How Not To Draft Contracts

Recently, a client wanted me to look over a “right to cancel” clause for the installation of energy saving feature for his home. My client is a smart person and typically doesn’t have any problems in reading/understanding contracts or “legalese”. He emailed me the following two paragraphs:

11. NOTICE OF RIGHT TO CANCEL. YOU MAY CANCEL THIS AGREEMENT AT ANY TIME PRIOR TO MIDNIGHT OF THE THIRD BUSINESS DAY AFTER THE DATE YOU SIGN THIS LEASE. SEE EXHIBIT 1, THE ATTACHED NOTICE OF CANCELLATION FORM, FOR AN EXPLANATION OF THIS RIGHT.

12. [Company’s] EXPANDED RIGHTS TO CANCEL. BECAUSE [COMPANY] CARES SO MUCH ABOUT IT’S CUSTOMERS, IN ADDITION TO ANY STATUTORY RIGHTS YOU MAY HAVE TO CANCEL THIS AGREEMENT, AS A [COMPANY] CUSTOMER YOU MAY CANCEL INSTALLATION OF THE SYSTEM OR (II) APPROVAL OF FINANCING ASSOCIATED WITH YOUR PURCHASE OF THE SYSTEM AND/OR AN INTIAIL DISBURSEMENT OF LOAN PROCEEDS RELATED THERETO. Notwithstanding the foregoing expanded rights to cancel this Agreement, in the event you agree to have complimentary or appurtenant equipment (“Complimentary Equipment”) installed by [cOmpany] or its affiliate prior to the commencement of the installation of the System, upon the commencement of the installation of the Complimentary Equipment you shall no longer have a right to cancel this Agreement, other than as provided in Section 11 hereof. As examples rather than to provide an exhaustive list, the term “Complimentary Equipment” may include equipment and technologies such as sprinkler system monitoring equipment and HVAC monitoring equipment.

After reading through the two clauses, the fact that my client had a hard time understanding what they meant was not surprising at all. When I read it, I could find two or three reasonable interpretations of the clauses that each would have very different outcomes.

Section 11. is pretty straightforward. It is a good clause that describes in a concise manner at which time your right to cancel expires in a normal agreement. I can tell that section 12. was drafted by someone completely different. Section 12 is wordy when it doesn’t need to be wordy, it tries to tell a story when there is no need to tell a story, it isn’t consistent in the use of words that ought to cover the same thing, and it reads like a couple of very long run on sentences that make it hard to read.

Let me explain myself. I have uploaded a document that shows which phrases are problematic and the document can be accessed here. The real problem with this clause is that the words, “Agreement” and “Installation” being used interchangeably. The title says right to cancel the agreement, but the clause talks about rights to cancel the “installation” and “approval of financing” or “initial disbursement”. This confuses the rights given. Do you have the right to cancel the agreement or do you have the right to cancel the installation, disbursement, and approval?

Signing a contract

In addition, the drafter could have just started with the words, “You may cancel…” everything prior to those words are fluff and are not relevant. The additional language serves to confuse and tell a story which is not the correct function of a contract.
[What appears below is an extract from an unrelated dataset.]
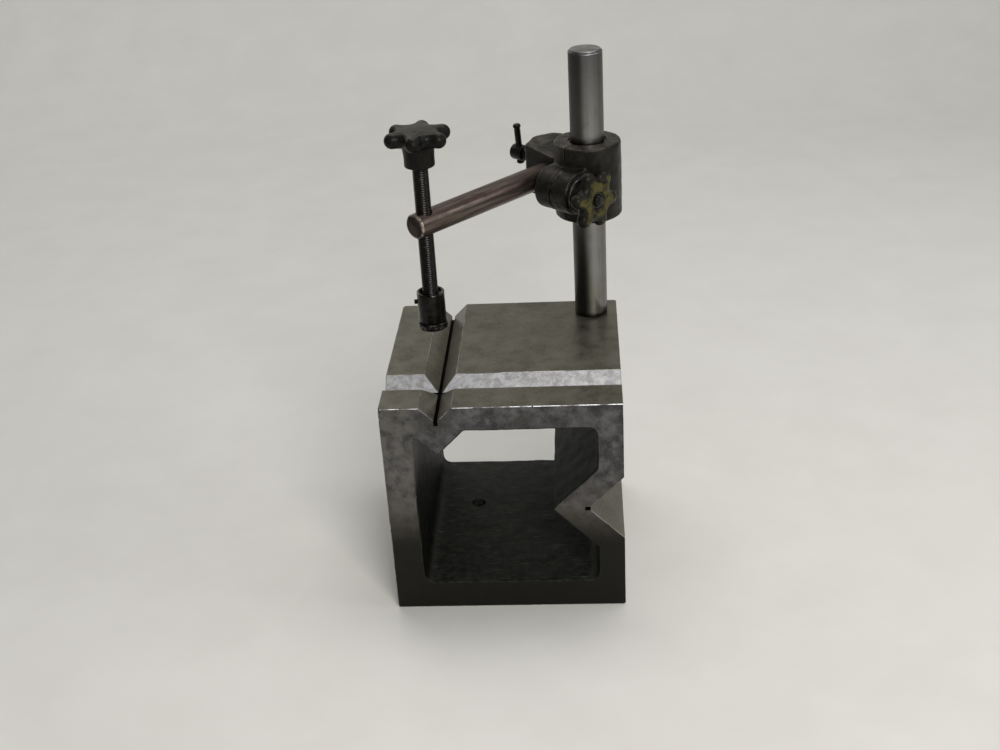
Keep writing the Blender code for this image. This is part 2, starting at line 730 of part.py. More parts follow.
def build_retainer():
    reach = 4.1 * MM
    screw = rod("shoe_retaining_screw", RETAINER_RADIUS, reach, SHOE_RADIUS + 1.9 * MM, 0.35 * MM, 20)
    place(screw, (0, 0, 0), ALONG_X, retainer_axis)
    slot_low = (-3 * MM, -0.3 * MM, SHOE_RADIUS + MM)
    slot = box("retainer_slot", slot_low, (3 * MM, 0.3 * MM, SHOE_RADIUS + 3 * MM))
    place(slot, (0, 0, 0), ALONG_X, retainer_axis)
    cut(screw, [slot])
    return link_part(screw, black_steel)


clear_scene()
parts = make_collection("clamp_v_block")
cutters = make_collection("cutters")

cast_iron = make_material("cast iron", (0.18, 0.17, 0.15), 0.55, 0.6)
ground_steel = make_material("ground steel", (0.42, 0.41, 0.39), 0.25, 1.0)
arm_steel = make_material("arm steel", (0.26, 0.23, 0.20), 0.35, 1.0)
black_iron = make_material("black iron", (0.06, 0.06, 0.05), 0.5, 0.6)
black_steel = make_material("black steel", (0.03, 0.03, 0.03), 0.35, 0.8)
knob_iron = make_material("worn knob", (0.16, 0.14, 0.07), 0.5, 0.4)
knob_black = make_material("black knob", (0.04, 0.04, 0.035), 0.4, 0.4)
bronze = make_material("bronze", (0.35, 0.22, 0.09), 0.4, 1.0)

bracket_frame = make_empty("bracket_frame", (COLUMN_X, COLUMN_Y, 0), (0, 0, math.radians(BRACKET_TURN)))
knob_axis = make_empty("knob_axis", (0, STUD_OFFSET, STUD_HEIGHT), parent=bracket_frame)
t_axis = make_empty("t_axis", (0, T_SCREW_OFFSET, T_SCREW_HEIGHT), parent=bracket_frame)
bar_place = (T_HEAD_LEFT + T_HEAD_LENGTH / 2, 0, 0)
bar_axis = make_empty("bar_axis", bar_place, (math.radians(BAR_LEAN), 0, 0), t_axis)
screw_axis = make_empty("screw_axis", (ARM_OFFSET, SCREW_PLACE, 0), parent=bracket_frame)
retainer_turn = (0, 0, math.radians(RETAINER_TURN))
retainer_axis = make_empty("retainer_axis", (0, 0, RETAINER_HEIGHT), retainer_turn, screw_axis)

build_block()
build_column()
build_grub_screw()
build_sleeve()
build_bracket()
build_clamp_stud()
build_stud_pin()
build_washer()
build_clamp_knob()
build_clamp_knob_bush()
build_t_screw()
build_tommy_bar()
build_pad()
build_arm()
build_clamp_screw()
build_top_knob()
build_top_knob_bush()
build_top_knob_pin()
build_shoe_socket()
build_shoe_foot()
build_ball()
build_retainer()
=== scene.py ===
"""Looks for the V-block with column clamp: detailed castings, threads, knobs and worn steel."""
import json
import math

import bmesh
import bpy
from mathutils import Matrix, Vector, noise


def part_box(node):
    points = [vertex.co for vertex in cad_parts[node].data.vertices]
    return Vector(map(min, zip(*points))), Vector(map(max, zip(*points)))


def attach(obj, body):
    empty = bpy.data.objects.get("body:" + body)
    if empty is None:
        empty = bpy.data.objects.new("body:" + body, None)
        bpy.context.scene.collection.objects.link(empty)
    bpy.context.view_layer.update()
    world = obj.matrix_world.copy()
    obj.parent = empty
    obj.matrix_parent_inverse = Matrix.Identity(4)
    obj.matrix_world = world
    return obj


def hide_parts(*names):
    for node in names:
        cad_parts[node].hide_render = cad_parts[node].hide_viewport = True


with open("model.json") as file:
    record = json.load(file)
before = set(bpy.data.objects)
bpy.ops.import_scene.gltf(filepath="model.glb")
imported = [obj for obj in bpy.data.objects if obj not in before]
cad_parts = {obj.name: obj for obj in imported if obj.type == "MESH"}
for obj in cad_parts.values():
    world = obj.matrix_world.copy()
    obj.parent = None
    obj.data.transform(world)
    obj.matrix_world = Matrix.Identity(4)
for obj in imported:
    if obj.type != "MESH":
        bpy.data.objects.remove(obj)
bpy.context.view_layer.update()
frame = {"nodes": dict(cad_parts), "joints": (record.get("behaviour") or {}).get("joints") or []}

MM = 0.001
GAP = 0.3 * MM

joints = {joint["name"]: joint for joint in frame["joints"]}
nodes = frame["nodes"]

SLIVER = 0.004 * MM
JUST_ABOVE_ZERO = 1e-7

# Block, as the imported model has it
BLOCK = 150 * MM
HALF = BLOCK / 2
SIDE_WALL = 19.5 * MM
FLOOR = 20 * MM
TOP_WALL = 16.5 * MM
V_CENTRE = 35 * MM
V_DEPTH = 10 * MM
SIDE_V_DEPTH = 22.5 * MM
RELIEF_WIDTH = 2 * MM
RELIEF_DEPTH = 3 * MM
TOP_RIB = 33.3 * MM
SIDE_RIB = 45.8 * MM
SPIGOT_HOLE_RADIUS = 6.3 * MM
DRAIN_PLACE = Vector((-26 * MM, 18.5 * MM, 0))
COLUMN_PLACE = Vector(joints["bracket_swivel"]["pos_m"]).xy
COLUMN_RADIUS = 11 * MM

QUARTER_X = Matrix.Rotation(math.pi / 2, 4, "X")
QUARTER_Z = Matrix.Rotation(math.pi / 2, 4, "Z")


def shift(x, y, z):
    return Matrix.Translation((x, y, z))


# Bracket frame: x along the knob's axis, y along the arm, z up the column
TURN = math.atan2(joints["clamp_knob_travel"]["axis"][1], joints["clamp_knob_travel"]["axis"][0])
BRACKET = shift(*COLUMN_PLACE, 0) @ Matrix.Rotation(TURN, 4, "Z")
LAY_ALONG_X = Matrix.Rotation(math.pi / 2, 4, "Y")
LAY_ALONG_Y = Matrix.Rotation(-math.pi / 2, 4, "X")
EARS_Y = -24 * MM
STUD_Z = 245 * MM
T_SCREW_Y = 9 * MM
T_SCREW_Z = 248 * MM
ARM_X = -27.4 * MM
ARM_Z = 247 * MM
CLAMP_SCREW_Y = -121 * MM
STUD_AXIS = BRACKET @ shift(0, EARS_Y, STUD_Z) @ LAY_ALONG_X
T_AXIS = BRACKET @ shift(0, T_SCREW_Y, T_SCREW_Z) @ LAY_ALONG_X
ARM_AXIS = BRACKET @ shift(ARM_X, 0, ARM_Z) @ LAY_ALONG_Y
SCREW_AXIS = BRACKET @ shift(ARM_X, CLAMP_SCREW_Y, 0)
BAR_LEAN = math.radians(5)
BAR_AXIS = (BRACKET @ shift(-71 * MM, T_SCREW_Y, T_SCREW_Z)
            @ Matrix.Rotation(BAR_LEAN, 4, "X"))
ARM_RADIUS = 8 * MM
THREAD_RADIUS = 4 * MM
PITCH = 1.25 * MM
CLAMP_SCREW_RADIUS = 5 * MM
CLAMP_SCREW_PITCH = 1.5 * MM
RETAINER_HEIGHT = 194.4 * MM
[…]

When you are reading a contract, think to yourself, how much of this is “noise” and how much of this actually defines a right or a duty under the contract? Nearly all of the language should go to define the rights and duties of the contract.

I want the takeaway from this to be, contracts are only functional if they are understood by both the parties. To the extent that they confuse, make ambiguous, or leave lots of room for interpretation or rely on “implicit” meanings, they become more and more vulnerable to undermining their purpose. In general the populous would be better served with contracts that had shorter sentences, less legalese, and focused on the rights and duties of the parties.